The cabby replied, “There’s more. He had a memory like a computer. He remembered everybody’s birthday. He knew all about wine, which foods to order and which fork to eat them with. He could fix anything. Not like me. I change a fuse, and the whole street blacks out. But Frank Feldman could do everything right.”

The passenger was amazed, “Wow, what a guy!”

The cabby continued, “He always knew the quickest way to go in traffic and avoid traffic jams. Not like me, I always seem to get stuck in them. But Frank, he never made a mistake, and he really knew how to treat a woman and make her feel good. He would never answer her back even if she was in the wrong; and his clothing was always immaculate, shoes highly polished too. He was the perfect man! He never made a mistake. No one could ever measure up to Frank Feldman.”

Passenger: “How did you meet him?”

Cabby: “I never actually met Frank. He died and I married his wife."

I just found out I have a talent for chess.

I just won three out of five games against my dog.


Life has just become a series of events reminding me that I’m getting old.

I was at a restaurant the other day and a really young beautiful server carrying a tray caught my attention. Then it dawned on me I was looking at the food.
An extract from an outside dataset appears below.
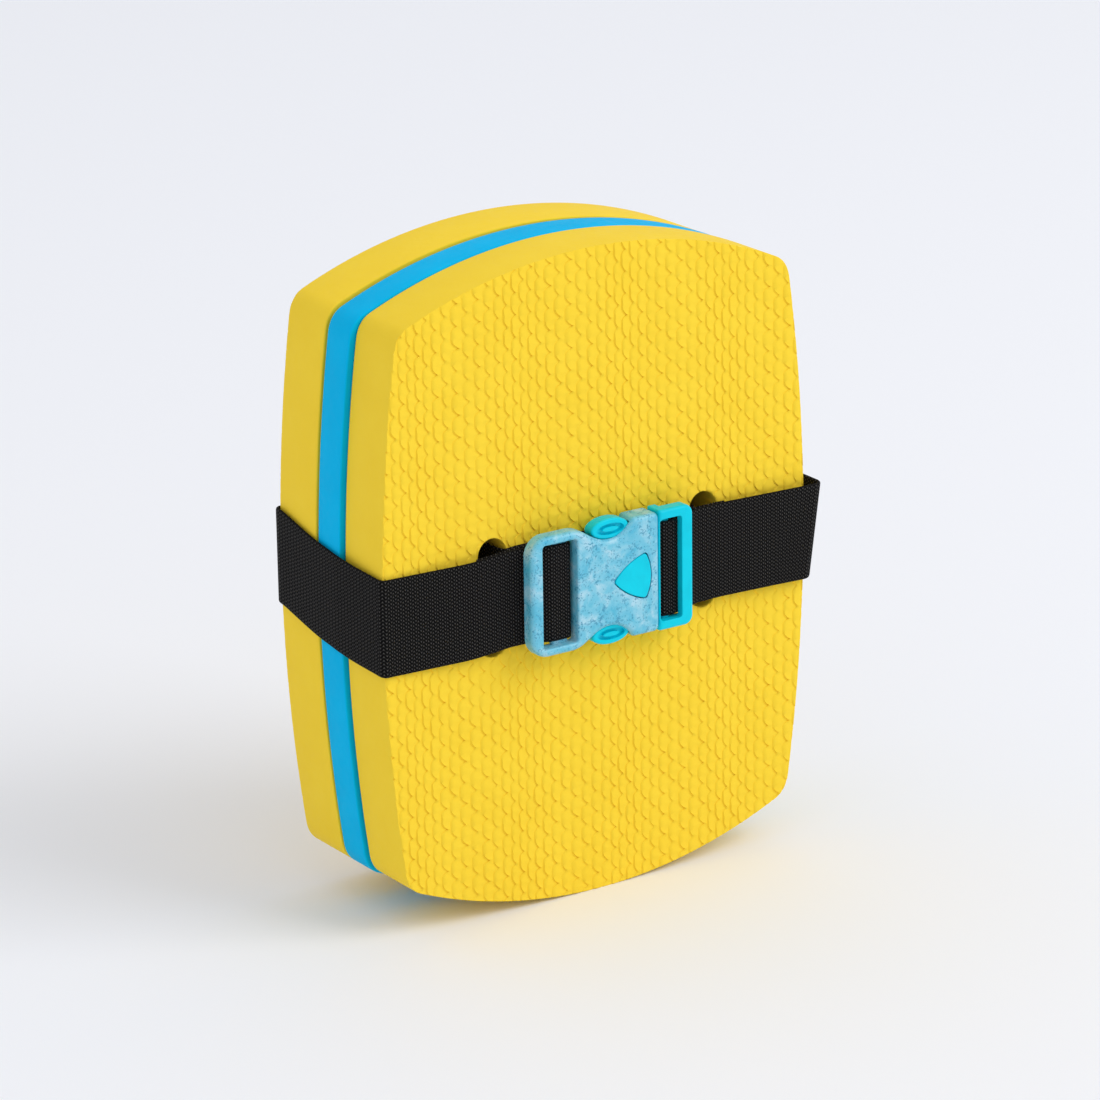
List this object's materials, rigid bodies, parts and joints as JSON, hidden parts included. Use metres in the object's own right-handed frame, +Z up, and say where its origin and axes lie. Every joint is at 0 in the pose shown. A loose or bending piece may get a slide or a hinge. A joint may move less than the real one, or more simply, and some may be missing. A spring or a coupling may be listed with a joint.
{
  "type": "kickboard float",
  "caption": "Barrel-shaped layered foam swimming float with an embossed scale face, wrapped by a black webbing belt that closes with a child-safe side-release buckle.",
  "frame": {"origin": "bottom centre of the bounding box, on the floor under the middle of the curved lower edge", "axes": "+Z up the long side of the boards, -Y out of the embossed front, +X to the right seen from the front"},
  "size_m": [0.212, 0.0872, 0.27],
  "materials": {
    "yellow_foam": "matt closed-cell foam, die cut, fish scales embossed on the outer faces",
    "blue_foam": "matt closed-cell foam, die cut",
    "webbing": "ribbed woven polypropylene webbing",
    "marbled_plastic": "satin acetal, pale blue with white veils and darker blue flecks",
    "turquoise_plastic": "satin acetal"
  },
  "bodies": {
    "float": {"front_board": "yellow_foam", "middle_board": "blue_foam", "back_board": "yellow_foam", "webbing_centre_band": "webbing", "webbing_left_wrap": "webbing", "webbing_right_wrap": "webbing", "webbing_right_run": "webbing", "socket_housing": "marbled_plastic"},
    "plug": {"plug_frame": "turquoise_plastic", "webbing_right_loop": "webbing"},
    "upper_arm": {"latch_arm_upper": "turquoise_plastic"},
    "lower_arm": {"latch_arm_lower": "turquoise_plastic"},
    "button": {"release_button": "turquoise_plastic"}
  },
  "joints": [
    {"name": "unclip", "type": "slide", "parent": "float", "child": "plug", "axis": [1, 0, 0], "range_m": [0, 0.026], "deforming": ["webbing_right_run", "latch_arm_upper", "latch_arm_lower", "release_button"]},
    {"name": "squeeze_upper", "type": "hinge", "parent": "plug", "child": "upper_arm", "pos_m": [0.0156, -0.03852, 0.1542], "axis": [0, -1, 0], "range_deg": [0, 12], "stiffness_Nm_per_rad": 1},
    {"name": "squeeze_lower", "type": "hinge", "parent": "plug", "child": "lower_arm", "pos_m": [0.0156, -0.03852, 0.1158], "axis": [0, 1, 0], "range_deg": [0, 12], "stiffness_Nm_per_rad": 1},
    {"name": "press_button", "type": "hinge", "parent": "plug", "child": "button", "pos_m": [-0.0102, -0.04047, 0.135], "axis": [0, 0, 1], "range_deg": [0, 5], "stiffness_Nm_per_rad": 2}
  ]
}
If everyone in the world suddenly started wearing clogs…

Chaos wooden shoe.


This year my son receives his doctorate degree in creative writing and I’m planning on buying him a car.

Because we’re pretty sure he’s going to become an Uber driver. Gotta prepare him for his future.
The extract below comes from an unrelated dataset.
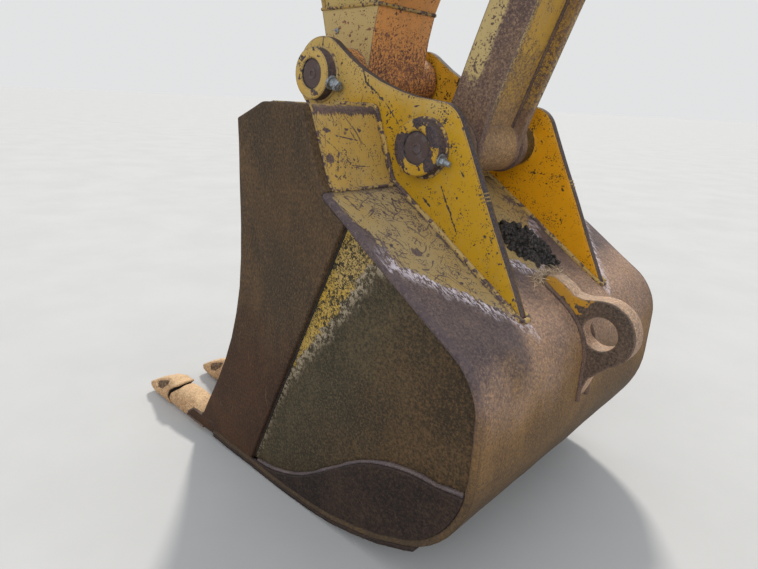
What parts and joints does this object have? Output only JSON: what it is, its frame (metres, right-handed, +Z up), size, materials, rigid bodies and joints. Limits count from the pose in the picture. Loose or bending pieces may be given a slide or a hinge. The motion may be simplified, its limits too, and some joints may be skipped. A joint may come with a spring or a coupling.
{
  "type": "excavator stick with bucket and linkage",
  "caption": "Digging end of a large excavator: box-section stick, toothed bucket on two ears, bucket link, rockers and bucket cylinder, held at the boom pin's bore.",
  "frame": {"origin": "centre of the bore for the boom pin, in the middle of the stick's width", "axes": "+Z up along the hanging stick, +X away from the machine, +Y to the machine's left"},
  "size_m": [2.1855, 1.358, 6.0747],
  "materials": {
    "yellow_paint": "matte",
    "rusted_yellow_paint": "matte",
    "rusted_steel": "matte",
    "dusty_tooth_steel": "matte",
    "dark_pin_steel": "satin",
    "chrome_rod": "polished",
    "seal_rubber": "matte"
  },
  "bodies": {
    "stick": {"stick_nose": "rusted_yellow_paint", "stick_side_left": "yellow_paint", "stick_side_right": "yellow_paint", "stick_front_plate": "rusted_yellow_paint", "stick_rear_plate": "yellow_paint", "stick_end_plate": "yellow_paint", "boom_boss": "yellow_paint", "rocker_tube": "yellow_paint", "upper_ears": "yellow_paint", "cylinder_bracket": "yellow_paint", "cylinder_base_pin": "dark_pin_steel", "rocker_pin": "dark_pin_steel", "nose_seals": "seal_rubber"},
    "rockers": {"rocker_left": "yellow_paint", "rocker_right": "yellow_paint", "rocker_tip_pins": "dark_pin_steel"},
    "link": {"link": "rusted_yellow_paint", "link_tip_pins": "dark_pin_steel"},
    "cylinder_barrel": {"barrel": "yellow_paint", "gland": "dark_pin_steel", "barrel_pipe": "dark_pin_steel"},
    "cylinder_rod": {"rod": "chrome_rod", "rod_eye": "yellow_paint", "rod_tip_pin": "dark_pin_steel"},
    "bucket": {"ear_left": "yellow_paint", "ear_right": "yellow_paint", "bucket_pin": "dark_pin_steel", "link_pin": "dark_pin_steel", "hinge_plate": "yellow_paint", "box_plate": "rusted_steel", "bucket_skin": "rusted_steel", "side_bar_left": "rusted_steel", "side_bar_right": "rusted_steel", "side_panel_left": "rusted_steel", "side_panel_right": "rusted_steel", "corner_plates": "rusted_steel", "floor_strips": "rusted_steel", "lip": "rusted_steel", "adapters": "dusty_tooth_steel", "teeth": "dusty_tooth_steel", "lifting_eye": "rusted_steel"}
  },
  "joints": [
    {"name": "bucket_curl", "type": "hinge", "parent": "stick", "child": "bucket", "pos_m": [0.1, 0, -3.38], "axis": [0, 1, 0], "range_deg": [-64, 105]},
    {"name": "rocker_swing", "type": "hinge", "parent": "stick", "child": "rockers", "pos_m": [0.215, 0, -2.93], "axis": [0, 1, 0], "range_deg": [-48, 78.8]},
    {"name": "link_swing", "type": "hinge", "parent": "bucket", "child": "link", "pos_m": [0.63413, 0, -3.61114], "axis": [0, 1, 0], "range_deg": [-63, 38.4]},
    {"name": "barrel_swing", "type": "hinge", "parent": "stick", "child": "cylinder_barrel", "pos_m": [0.63, 0, -0.58], "axis": [0, 1, 0], "range_deg": [-3.7, 6.1]},
    {"name": "rod_slide", "type": "slide", "parent": "cylinder_barrel", "child": "cylinder_rod", "axis": [0.1138, 0, -0.9935], "range_m": [-0.473, 0.776]}
  ],
  "couplings": [
    {"joint": "rocker_swing", "follows": "bucket_curl", "ratio": 0.75},
    {"joint": "link_swing", "follows": "bucket_curl", "ratio": -0.6},
    {"joint": "barrel_swing", "follows": "bucket_curl", "ratio": 0.0575},
    {"joint": "rod_slide", "follows": "bucket_curl", "m_per_rad": 0.423}
  ]
}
I say, I say, Why don’t we ever tell secrets on a farm?

Because the potatoes have eyes, the corn has ears, and the beans stalk.

The cows will have herd.

My son is aiming to be a professional musician, and asked me how to make money in the industry - I said ‘Get a big hat’.
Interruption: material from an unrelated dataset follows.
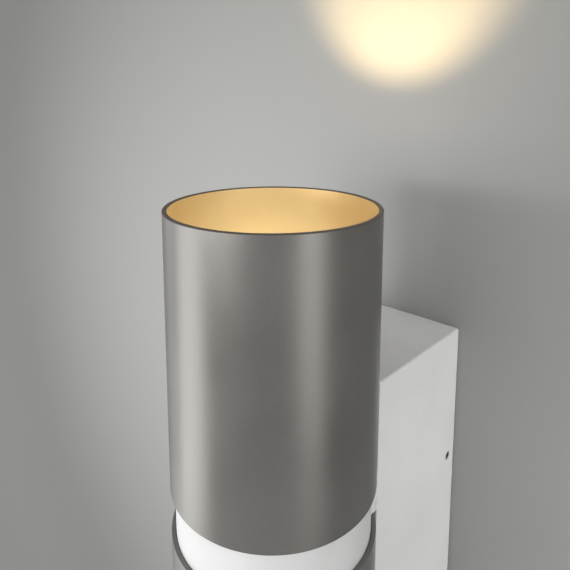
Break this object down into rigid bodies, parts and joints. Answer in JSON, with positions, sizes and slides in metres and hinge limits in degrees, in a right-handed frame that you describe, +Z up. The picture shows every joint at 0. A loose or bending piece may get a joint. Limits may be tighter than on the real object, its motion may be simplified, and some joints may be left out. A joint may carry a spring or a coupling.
{
  "type": "tube wall light",
  "caption": "Up-and-down wall light: a grey lamp tube above and below a white band, gold inside, held by a white box on the wall.",
  "frame": {"origin": "on the wall, centre of the wall plate's back face, at mid-height of the wall box", "axes": "+Y into the wall, +X to the right as seen from the room, +Z up along the lamp tubes"},
  "size_m": [0.06, 0.103, 0.174],
  "materials": {
    "tube_metal": "satin metallic grey lacquer outside, matt gold inside",
    "white_paint": "matt white powder coat on aluminium",
    "black_rubber": "matt",
    "clear_silicone": "milky silicone",
    "zinc_steel": "zinc plated",
    "zinc_plate": "galvanised sheet",
    "brass": "bare",
    "ceramic": "unglazed",
    "lamp_metal": "cast",
    "lens": "frosted",
    "led": "phosphor",
    "driver_plastic": "matt",
    "board_green": "lacquered circuit board",
    "transformer_core": "ferrite and yellow tape",
    "capacitor_sleeve": "shrink sleeve",
    "block_plastic": "natural polyamide",
    "sleeve_white": "glass-fibre sleeve",
    "lead_brown": "insulated lead",
    "lead_green": "green and yellow insulated lead"
  },
  "bodies": {
    "wall_side": {"wall_plate": "zinc_plate", "cable_grommet": "black_rubber", "plate_earth_screw": "zinc_steel"},
    "upper_tube": {"upper_tube": "tube_metal"},
    "lower_tube": {"lower_tube": "tube_metal"},
    "upper_lamp": {"upper_lamp_body": "lamp_metal", "upper_lamp_pins": "brass", "upper_lamp_led": "led", "upper_lamp_lens": "lens", "upper_lamp_ring": "clear_silicone"},
    "lower_lamp": {"lower_lamp_body": "lamp_metal", "lower_lamp_pins": "brass", "lower_lamp_led": "led", "lower_lamp_lens": "lens", "lower_lamp_ring": "clear_silicone"},
    "housing": {"box_earth_screw": "zinc_steel", "box_earth_tag": "brass", "core_body": "white_paint", "core_screws": "zinc_steel", "driver_board": "board_green", "driver_capacitors": "capacitor_sleeve", "driver_case": "driver_plastic", "driver_lid": "driver_plastic", "driver_screws": "zinc_steel", "driver_transformer": "transformer_core", "earth_lead": "lead_green", "lower_grip_ring": "black_rubber", "lower_holder_screws": "zinc_steel", "lower_lamp_lead": "sleeve_white", "lower_lampholder": "ceramic", "side_screws": "zinc_steel", "supply_leads": "lead_brown", "terminal_block": "block_plastic", "terminal_block_screws": "zinc_steel", "terminal_clamp_screws": "zinc_steel", "terminal_poles": "brass", "upper_grip_ring": "black_rubber", "upper_holder_screws": "zinc_steel", "upper_lamp_lead": "sleeve_white", "upper_lampholder": "ceramic", "wall_box": "white_paint"}
  },
  "joints": [
    {"name": "housing_off_plate", "type": "slide", "parent": "wall_side", "child": "housing", "axis": [0, -1, 0], "range_m": [0, 0.05]},
    {"name": "upper_tube_off", "type": "slide", "parent": "housing", "child": "upper_tube", "axis": [0, 0, 1], "range_m": [0, 0.03]},
    {"name": "lower_tube_off", "type": "slide", "parent": "housing", "child": "lower_tube", "axis": [0, 0, -1], "range_m": [0, 0.03]},
    {"name": "upper_lamp_out", "type": "slide", "parent": "housing", "child": "upper_lamp", "axis": [0, 0, 1], "range_m": [0, 0.03]},
    {"name": "lower_lamp_out", "type": "slide", "parent": "housing", "child": "lower_lamp", "axis": [0, 0, -1], "range_m": [0, 0.03]}
  ]
}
Folk singer Joe Jenks went to a music conservatory, and says that the school should have offered forklift-driving lessons. Because then the graduates could get jobs.

Once upon a time there was a small desert village with a single well outside town. One day a young woman went to the well to fetch water, and the well heard her crying, and asked “What’s wrong?”

She stopped her sobbing and asked the well “You can talk?”

“Yes,” said the well. “Long ago, the witch who lives in this town gave me life so I could serve as a guardian to the townspeople.”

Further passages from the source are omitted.